On the same day, in the Mikhnovshchina forest, the Germans killed another 70 (68) Jews from the intelligentsia. Subsequently, Jews from nearby villages and some Roma were brought to the ghetto. The next "action" (used by the Nazis for mass murders) was carried out in early May 1942, when 35 Jews were shot near the Orthodox cemetery. In August 1942, about 100 more Jewish specialists were shot there.

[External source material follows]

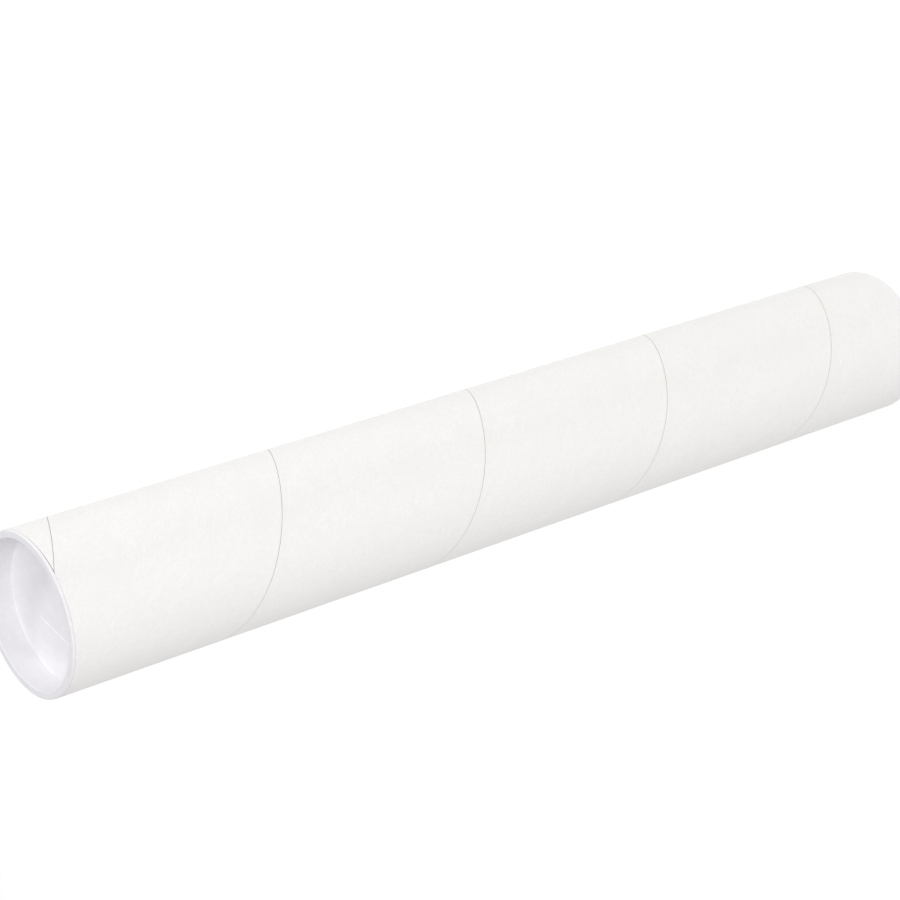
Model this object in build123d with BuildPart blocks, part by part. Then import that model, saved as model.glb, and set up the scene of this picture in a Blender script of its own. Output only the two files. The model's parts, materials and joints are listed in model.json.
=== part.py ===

In the summer of 1942, a Jewish woman with two children, was shot near the church. In total, 3,830 Jews were killed in Gorodishche and the surrounding area (and in total, considering victims of other nationalities, about 4,000 people).

== Memory ==
The Extraordinary State Commission for Ascertaining and Investigating the Crimes Committed by the German–Fascist Invaders and Their Accomplices, discovered several mass graves in Gorodishche. One was located in the Pogoreltsy tract forest, two kilometers southeast of the town along the Gorodishche-Baranovichi road on the left side, 200 meters from the highway. There, on October 21 and 22, 1941, the Germans shot 154 Jews. The second grave was 300 meters near the Orthodox church. In 1994, memorial signs were installed near the Orthodox cemetery in Gorodishche and in the Pogoreltsy tract to honor the victims of the genocide of Jews.